Azure continues to innovate in the archival space. Azure Storage Actions (currently in preview) will allow serverless, event-driven data processing directly within storage, enabling automated data transformation during tier transitions. Machine learning models are being developed to predict optimal tier placement based on access history. Additionally, Azure Files and Azure NetApp Files are expanding their native archival capabilities, providing more options for file-based workloads.

For organizations adopting a hybrid or multi-cloud strategy, Azure’s Data Box hardware devices can physically ship petabytes of data to Azure for initial seeding, reducing network transfer costs. This is ideal for large-scale archival projects where the data already resides in on-premises tape or disk.

Conclusion

Azure Blob Storage provides a mature, feature-rich platform for large-scale data archiving.

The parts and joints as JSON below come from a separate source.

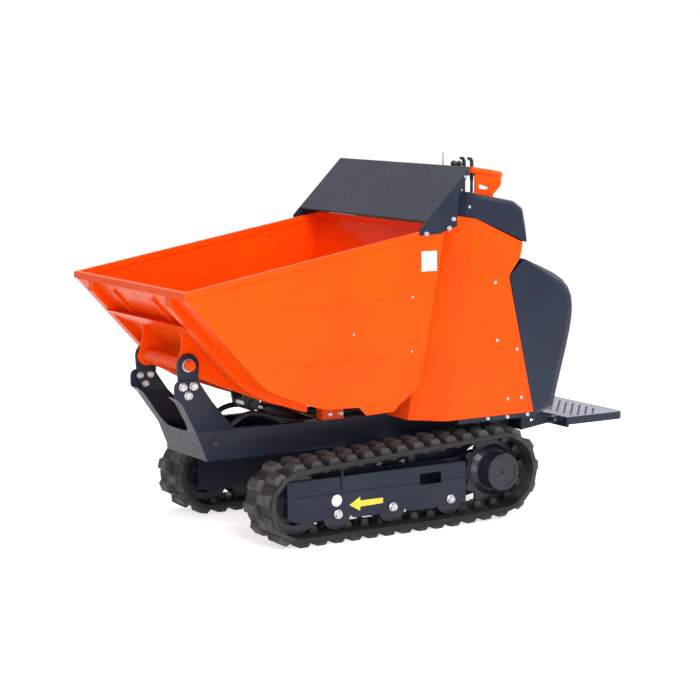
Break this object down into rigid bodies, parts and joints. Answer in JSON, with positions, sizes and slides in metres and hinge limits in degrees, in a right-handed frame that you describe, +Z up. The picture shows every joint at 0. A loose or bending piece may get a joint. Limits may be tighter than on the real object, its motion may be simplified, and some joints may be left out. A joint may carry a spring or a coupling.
{
  "type": "tracked mini dumper",
  "caption": "Tracked mini dumper: rubber track belts carry a frame with a front tipping skip, an engine cowl with control levers and a folding rear footplate.",
  "frame": {"origin": "middle of the bounding box at ground level, between the tracks", "axes": "-X is the driving direction towards the skip lip, +X the operator end, -Y the machine's left side, +Z up"},
  "size_m": [2.014, 0.8846, 1.36],
  "materials": {
    "orange_paint": "gloss powder coat",
    "dark_paint": "satin powder coat",
    "moulding": "fine grain moulding with a sheen",
    "track_rubber": "matt",
    "zinc_steel": "zinc plated",
    "black_metal": "satin black",
    "black_plastic": "satin black",
    "tread_paint": "pale satin",
    "cast_metal": "painted casting",
    "engine_metal": "raw casting"
  },
  "bodies": {
    "chassis": {"chassis_frame": "dark_paint", "pivot_ear_left": "dark_paint", "pivot_ear_right": "dark_paint", "track_frame_left": "dark_paint", "track_belt_left": "track_rubber", "drive_motor_left": "cast_metal", "track_frame_right": "dark_paint", "track_belt_right": "track_rubber", "drive_motor_right": "cast_metal", "lift_hose_left": "track_rubber", "lift_hose_right": "track_rubber", "cowl_left": "orange_paint", "cowl_right": "orange_paint", "cowl_front": "orange_paint", "cowl_back": "orange_paint", "console_hood": "moulding", "deck_plate": "dark_paint", "engine_block": "engine_metal", "hydraulic_pump": "cast_metal", "exhaust_muffler": "black_metal", "air_filter": "black_plastic", "fuel_tank": "black_plastic", "oil_tank": "black_plastic", "battery": "black_plastic", "control_plate": "dark_paint", "lever_shaft": "zinc_steel", "valve_bank": "cast_metal", "handlebar": "orange_paint", "platform_bracket": "dark_paint", "footplate_pin": "zinc_steel"},
    "skip": {"skip_tub": "orange_paint", "skip_underframe": "orange_paint", "pivot_pin_left": "orange_paint", "pivot_pin_right": "orange_paint", "cylinder_clevis": "black_metal", "clevis_pin": "zinc_steel", "spill_guard": "dark_paint"},
    "tipping_rod": {"cylinder_rod": "zinc_steel"},
    "tipping_barrel": {"cylinder_barrel": "black_metal"},
    "yoke_left": {"tension_yoke_left": "zinc_steel"},
    "idler_left": {"idler_wheel_left": "cast_metal"},
    "roller_left_1": {"bottom_roller_left_1": "cast_metal"},
    "roller_left_2": {"bottom_roller_left_2": "cast_metal"},
    "roller_left_3": {"bottom_roller_left_3": "cast_metal"},
    "sprocket_left": {"drive_sprocket_left": "cast_metal"},
    "yoke_right": {"tension_yoke_right": "zinc_steel"},
    "idler_right": {"idler_wheel_right": "cast_metal"},
    "roller_right_1": {"bottom_roller_right_1": "cast_metal"},
    "roller_right_2": {"bottom_roller_right_2": "cast_metal"},
    "roller_right_3": {"bottom_roller_right_3": "cast_metal"},
    "sprocket_right": {"drive_sprocket_right": "cast_metal"},
    "drive_stick_left": {"drive_lever_left": "black_plastic"},
    "drive_stick_right": {"drive_lever_right": "black_plastic"},
    "tip_stick": {"tip_lever": "black_plastic"},
    "speed_stick": {"speed_lever": "black_plastic"},
    "throttle_stick": {"throttle_lever": "zinc_steel"},
    "footplate": {"footplate_frame": "moulding", "footplate_tread": "tread_paint"},
    "cover": {"rear_cover": "moulding"}
  },
  "joints": [
    {"name": "skip_tip", "type": "hinge", "parent": "chassis", "child": "skip", "pos_m": [-0.854, 0, 0.644], "axis": [0, -1, 0], "range_deg": [0, 75]},
    {"name": "rod_swing", "type": "hinge", "parent": "skip", "child": "tipping_rod", "pos_m": [-0.532, 0, 0.463], "axis": [0, 1, 0], "range_deg": [0, 104.14]},
    {"name": "barrel_slide", "type": "slide", "parent": "tipping_rod", "child": "tipping_barrel", "axis": [0.9325, 0, -0.3612], "range_m": [0, 0.2928]},
    {"name": "sprocket_turn_left", "type": "hinge", "parent": "chassis", "child": "sprocket_left", "pos_m": [0.333, -0.334, 0.181], "axis": [0, -1, 0], "continuous": true},
    {"name": "tension_slide_left", "type": "slide", "parent": "chassis", "child": "yoke_left", "axis": [1, 0, 0], "range_m": [0, 0.02]},
    {"name": "idler_turn_left", "type": "hinge", "parent": "yoke_left", "child": "idler_left", "pos_m": [-0.54, -0.334, 0.15], "axis": [0, -1, 0], "continuous": true},
    {"name": "roller_turn_left_1", "type": "hinge", "parent": "chassis", "child": "roller_left_1", "pos_m": [-0.37099, -0.334, 0.097], "axis": [0, -1, 0], "continuous": true},
    {"name": "roller_turn_left_2", "type": "hinge", "parent": "chassis", "child": "roller_left_2", "pos_m": [-0.13598, -0.334, 0.097], "axis": [0, -1, 0], "continuous": true},
    {"name": "roller_turn_left_3", "type": "hinge", "parent": "chassis", "child": "roller_left_3", "pos_m": [0.11903, -0.334, 0.097], "axis": [0, -1, 0], "continuous": true},
    {"name": "sprocket_turn_right", "type": "hinge", "parent": "chassis", "child": "sprocket_right", "pos_m": [0.333, 0.334, 0.181], "axis": [0, -1, 0], "continuous": true},
    {"name": "tension_slide_right", "type": "slide", "parent": "chassis", "child": "yoke_right", "axis": [1, 0, 0], "range_m": [0, 0.02]},
    {"name": "idler_turn_right", "type": "hinge", "parent": "yoke_right", "child": "idler_right", "pos_m": [-0.54, 0.334, 0.15], "axis": [0, -1, 0], "continuous": true},
    {"name": "roller_turn_right_1", "type": "hinge", "parent": "chassis", "child": "roller_right_1", "pos_m": [-0.37099, 0.334, 0.097], "axis": [0, -1, 0], "continuous": true},
    {"name": "roller_turn_right_2", "type": "hinge", "parent": "chassis", "child": "roller_right_2", "pos_m": [-0.13598, 0.334, 0.097], "axis": [0, -1, 0], "continuous": true},
    {"name": "roller_turn_right_3", "type": "hinge", "parent": "chassis", "child": "roller_right_3", "pos_m": [0.11903, 0.334, 0.097], "axis": [0, -1, 0], "continuous": true},
    {"name": "drive_lever_left_tilt", "type": "hinge", "parent": "chassis", "child": "drive_stick_left", "pos_m": [0.287, -0.26, 1.128], "axis": [0, -1, 0], "range_deg": [-12, 12], "stiffness_Nm_per_rad": 6},
    {"name": "drive_lever_right_tilt", "type": "hinge", "parent": "chassis", "child": "drive_stick_right", "pos_m": [0.287, -0.211, 1.128], "axis": [0, -1, 0], "range_deg": [-12, 12], "stiffness_Nm_per_rad": 6},
    {"name": "tip_lever_tilt", "type": "hinge", "parent": "chassis", "child": "tip_stick", "pos_m": [0.287, -0.144, 1.128], "axis": [0, -1, 0], "range_deg": [-10, 10], "stiffness_Nm_per_rad": 4},
    {"name": "speed_lever_tilt", "type": "hinge", "parent": "chassis", "child": "speed_stick", "pos_m": [0.287, -0.179, 1.128], "axis": [0, -1, 0], "range_deg": [-10, 10]},
    {"name": "throttle_tilt", "type": "hinge", "parent": "chassis", "child": "throttle_stick", "pos_m": [0.287, -0.074, 1.128], "axis": [0, -1, 0], "range_deg": [-10, 12]},
    {"name": "footplate_fold", "type": "hinge", "parent": "chassis", "child": "footplate", "pos_m": [0.709, 0, 0.32], "axis": [0, -1, 0], "range_deg": [0, 85]},
    {"name": "rear_cover_open", "type": "hinge", "parent": "chassis", "child": "cover", "pos_m": [0.444, 0, 0.972], "axis": [0, -1, 0], "range_deg": [0, 60]}
  ],
  "couplings": [
    {"joint": "rod_swing", "follows": "skip_tip", "ratio": 1.3878},
    {"joint": "barrel_slide", "follows": "skip_tip", "m_per_rad": 0.2235},
    {"joint": "idler_turn_left", "follows": "sprocket_turn_left", "ratio": 1.1726},
    {"joint": "roller_turn_left_1", "follows": "sprocket_turn_left", "ratio": 2.2083},
    {"joint": "roller_turn_left_2", "follows": "sprocket_turn_left", "ratio": 2.2083},
    {"joint": "roller_turn_left_3", "follows": "sprocket_turn_left", "ratio": 2.2083},
    {"joint": "idler_turn_right", "follows": "sprocket_turn_right", "ratio": 1.1726},
    {"joint": "roller_turn_right_1", "follows": "sprocket_turn_right", "ratio": 2.2083},
    {"joint": "roller_turn_right_2", "follows": "sprocket_turn_right", "ratio": 2.2083},
    {"joint": "roller_turn_right_3", "follows": "sprocket_turn_right", "ratio": 2.2083}
  ]
}
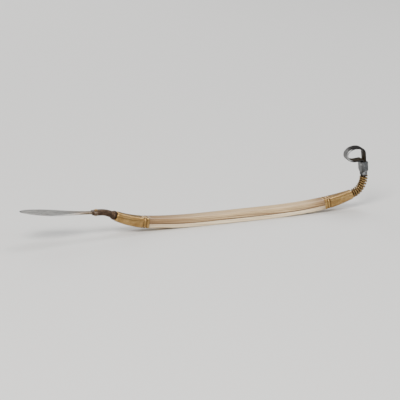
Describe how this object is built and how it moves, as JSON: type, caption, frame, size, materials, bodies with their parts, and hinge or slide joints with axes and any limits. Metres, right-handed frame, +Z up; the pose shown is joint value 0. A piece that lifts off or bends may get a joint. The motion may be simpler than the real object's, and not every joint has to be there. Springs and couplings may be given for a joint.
{
  "type": "sculpting spatula",
  "caption": "Double-ended sculpting spatula with a laminated wooden grip, brass ferrules, a cranked steel blade and a hooked ribbon loop.",
  "frame": {"origin": "centre of the grip's flat underside, midway between the two ferrules", "axes": "+X along the grip towards the ribbon loop, +Z up from the grip's flat underside, the way both ends rise, and +Y across the tool"},
  "size_m": [0.1792, 0.0106, 0.0321],
  "materials": {
    "tan_wood": "satin varnish",
    "pale_wood": "satin varnish",
    "dark_wood": "satin varnish",
    "brass": "aged and hand polished",
    "blade_steel": "ground satin",
    "dark_steel": "forged, browned",
    "black_steel": "hardened black, bright at the edges"
  },
  "bodies": {
    "root": {"lower_wood_strip": "pale_wood", "dark_veneer": "dark_wood", "upper_wood_strip": "tan_wood", "blade_ferrule": "brass", "blade_ferrule_pin": "brass", "blade_neck": "dark_steel", "spatula_blade": "blade_steel", "blade_rivet": "brass", "loop_ferrule": "brass", "loop_ferrule_pin": "brass", "loop_shank": "blade_steel", "wire_whipping": "brass", "loop_collar": "blade_steel", "loop_ribbon": "black_steel"}
  },
  "joints": []
}
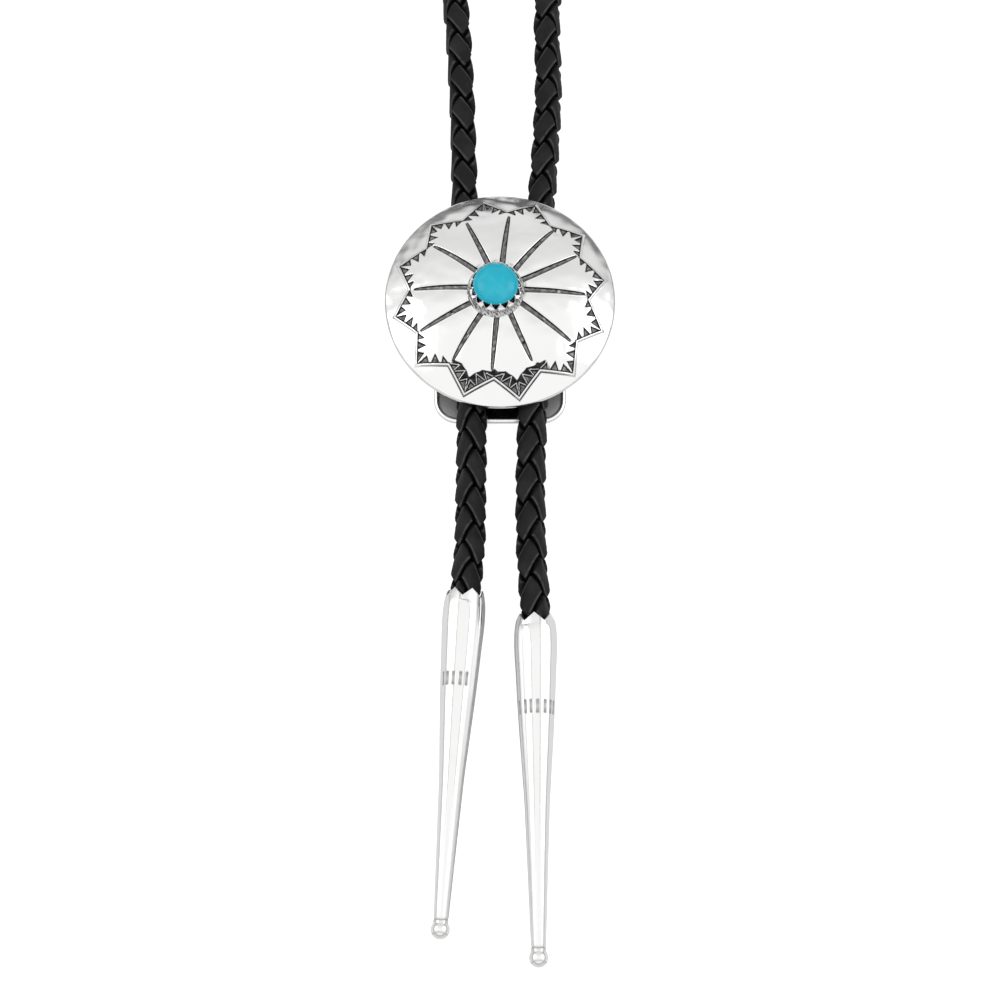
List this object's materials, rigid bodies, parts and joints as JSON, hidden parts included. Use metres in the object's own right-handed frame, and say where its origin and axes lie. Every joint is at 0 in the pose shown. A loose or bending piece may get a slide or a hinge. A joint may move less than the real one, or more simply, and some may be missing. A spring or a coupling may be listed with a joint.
{
  "type": "bolo tie",
  "caption": "Bolo tie: a stamped round silver concho with a turquoise cabochon on a black braided leather cord with fluted silver tips, its neck loop laid open.",
  "frame": {"origin": "on the clasp's flat back, straight below the concho's centre", "axes": "+X right, +Y along the cord towards the neck loop, +Z out of the surface the tie lies on, through the concho"},
  "size_m": [0.1639, 0.4792, 0.0177],
  "materials": {
    "stamped_silver": "polished sterling silver with blackened grooves and stamp marks",
    "tip_silver": "brightly polished silver sheet with soft flutes",
    "clasp_metal": "satin nickel-plated metal with a bright worn rim",
    "turquoise": "polished even blue turquoise",
    "braided_leather": "black round-braided leather with a soft satin sheen"
  },
  "bodies": {
    "root": {"concho": "stamped_silver", "stone": "turquoise", "slide_clasp": "clasp_metal", "braided_cord": "braided_leather", "left_tip": "tip_silver", "right_tip": "tip_silver"}
  },
  "joints": []
}
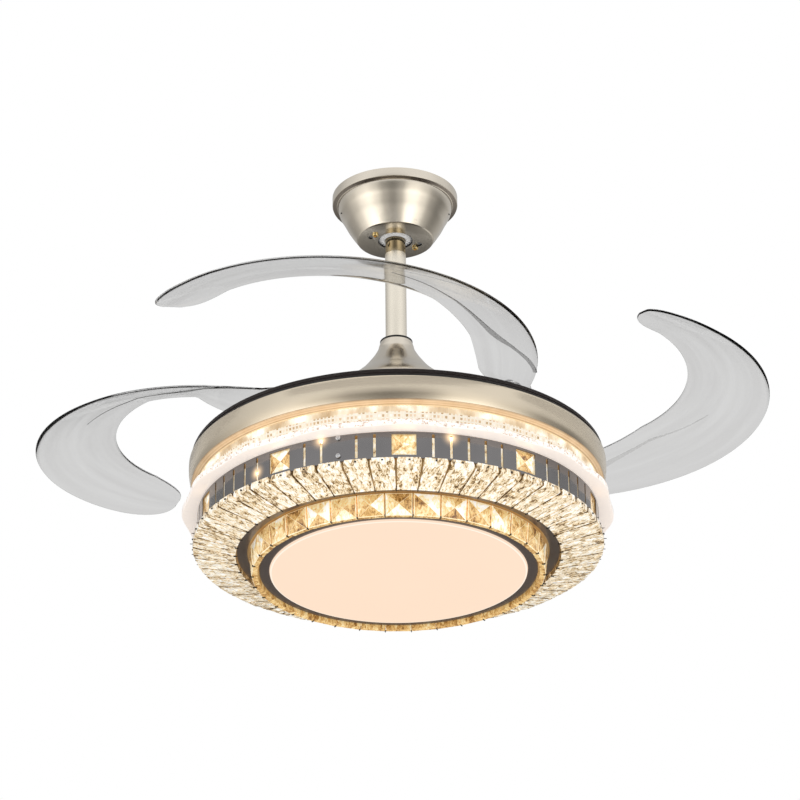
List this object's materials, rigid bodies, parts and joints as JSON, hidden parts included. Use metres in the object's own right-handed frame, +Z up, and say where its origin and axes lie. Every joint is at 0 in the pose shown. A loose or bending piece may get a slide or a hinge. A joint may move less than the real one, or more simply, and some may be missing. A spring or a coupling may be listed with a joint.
{
  "type": "chandelier ceiling fan",
  "caption": "Ceiling fan on a downrod with folding clear crescent blades above a round crystal lamp with slotted mirror band and a flat warm light panel.",
  "frame": {"origin": "centre of the mounting bracket's top face, on the ceiling plane", "axes": "+Z up along the downrod; -Y towards the viewer's near side, +X to the right in the picture"},
  "size_m": [0.885, 0.885, 0.5129],
  "materials": {
    "satin_nickel": "satin nickel plate",
    "satin_nickel_ring": "satin nickel on aluminium",
    "zinc_steel": "zinc-plated sheet",
    "brass_screw": "plain",
    "bright_steel": "polished",
    "dark_mirror": "dark mirror",
    "bronze": "dark bronze lacquer",
    "black_frame": "satin black",
    "black_metal": "matt black",
    "black_plastic": "fine texture",
    "white_nylon": "moulded",
    "rubber": "matt",
    "lead_sheath": "matt",
    "lamination": "varnished",
    "magnet": "ground",
    "clear_blade": "clear, polished",
    "clear_prism": "clear prisms",
    "frosted_acrylic": "frosted edge-lit",
    "amber_reflector": "warm metallised",
    "pale_crystal": "cut and polished",
    "amber_crystal": "cut and polished",
    "opal_panel": "opal diffuser",
    "circuit_board": "white solder mask"
  },
  "bodies": {
    "ceiling_mount": {"ceiling_bracket": "zinc_steel", "canopy": "satin_nickel", "canopy_screw_left": "brass_screw", "canopy_screw_right": "brass_screw", "terminal_block": "white_nylon"},
    "hanging_body": {"hanger_ball": "white_nylon", "ball_pin": "bright_steel", "downrod": "satin_nickel", "power_lead": "lead_sheath", "rubber_ring": "rubber", "coupling_cover": "satin_nickel", "coupling_yoke": "zinc_steel", "yoke_pin": "bright_steel", "motor_shaft": "bright_steel", "shaft_nut": "zinc_steel", "stator": "lamination", "metal_ring": "satin_nickel_ring", "lamp_chassis": "zinc_steel", "reflector_ring": "amber_reflector", "prism_ring": "clear_prism", "led_strip": "circuit_board", "acrylic_plate": "frosted_acrylic", "crystal_pan": "zinc_steel", "slotted_band": "dark_mirror", "band_screw_upper": "bright_steel", "band_screw_lower": "bright_steel", "window_crystals": "amber_crystal", "outer_crystals": "pale_crystal", "bronze_channel": "bronze", "inner_crystals": "amber_crystal", "panel_frame": "black_frame", "diffuser_panel": "opal_panel", "led_board": "circuit_board", "led_driver": "white_nylon", "remote_receiver": "black_plastic"},
    "rotor": {"rotor_upper_shell": "satin_nickel_ring", "rotor_lower_shell": "satin_nickel_ring", "magnet_ring": "magnet", "upper_bearing": "bright_steel", "lower_bearing": "bright_steel", "rotor_cover": "black_plastic", "rotor_base": "black_metal", "pivot_screw_1": "bright_steel", "pivot_screw_2": "bright_steel", "pivot_screw_3": "bright_steel", "pivot_screw_4": "bright_steel", "return_spring_1": "bright_steel", "return_spring_2": "bright_steel", "return_spring_3": "bright_steel", "return_spring_4": "bright_steel"},
    "gear": {"sync_gear": "white_nylon"},
    "blade_arm_1": {"blade_1": "clear_blade", "blade_hub_1": "black_plastic"},
    "blade_arm_2": {"blade_2": "clear_blade", "blade_hub_2": "black_plastic"},
    "blade_arm_3": {"blade_3": "clear_blade", "blade_hub_3": "black_plastic"},
    "blade_arm_4": {"blade_4": "clear_blade", "blade_hub_4": "black_plastic"}
  },
  "joints": [
    {"name": "hanger_tilt", "type": "hinge", "parent": "ceiling_mount", "child": "hanging_body", "pos_m": [0, 0, -0.04281], "axis": [1, 0, 0], "range_deg": [-12, 12]},
    {"name": "rotor_spin", "type": "hinge", "parent": "hanging_body", "child": "rotor", "pos_m": [0, 0, -0.361], "axis": [0, 0, 1], "continuous": true},
    {"name": "blade_1_swing", "type": "hinge", "parent": "rotor", "child": "blade_arm_1", "pos_m": [-0.15857, -0.12993, -0.34], "axis": [0, 0, -1], "range_deg": [0, 65.8]},
    {"name": "blade_2_swing", "type": "hinge", "parent": "rotor", "child": "blade_arm_2", "pos_m": [0.12993, -0.15857, -0.34], "axis": [0, 0, -1], "range_deg": [0, 65.8]},
    {"name": "blade_3_swing", "type": "hinge", "parent": "rotor", "child": "blade_arm_3", "pos_m": [0.15857, 0.12993, -0.34], "axis": [0, 0, -1], "range_deg": [0, 65.8]},
    {"name": "blade_4_swing", "type": "hinge", "parent": "rotor", "child": "blade_arm_4", "pos_m": [-0.12993, 0.15857, -0.34], "axis": [0, 0, -1], "range_deg": [0, 65.8]},
    {"name": "sync_turn", "type": "hinge", "parent": "rotor", "child": "gear", "pos_m": [0, 0, -0.366], "axis": [0, 0, 1], "range_deg": [0, 9.2]}
  ],
  "couplings": [
    {"joint": "blade_2_swing", "follows": "blade_1_swing", "ratio": 1},
    {"joint": "blade_3_swing", "follows": "blade_1_swing", "ratio": 1},
    {"joint": "blade_4_swing", "follows": "blade_1_swing", "ratio": 1},
    {"joint": "sync_turn", "follows": "blade_1_swing", "ratio": 0.13889}
  ]
}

Its tiered pricing, automated lifecycle management, enterprise security, and deep integration with the Azure ecosystem make it a compelling choice for organizations facing data growth and retention challenges. By following best practices—careful data classification, lifecycle policy optimization, and cost monitoring—teams can reduce storage expenses while maintaining data accessibility and compliance.

When combined with headless CMS platforms like Directus, Azure Blob Storage enables a seamless, scalable archival workflow for digital assets, ensuring that legacy content is preserved without bloating operational costs. As data volumes continue to surge, investing in a robust cloud archiving strategy is not just a cost-saving measure—it is a foundational component of modern data governance.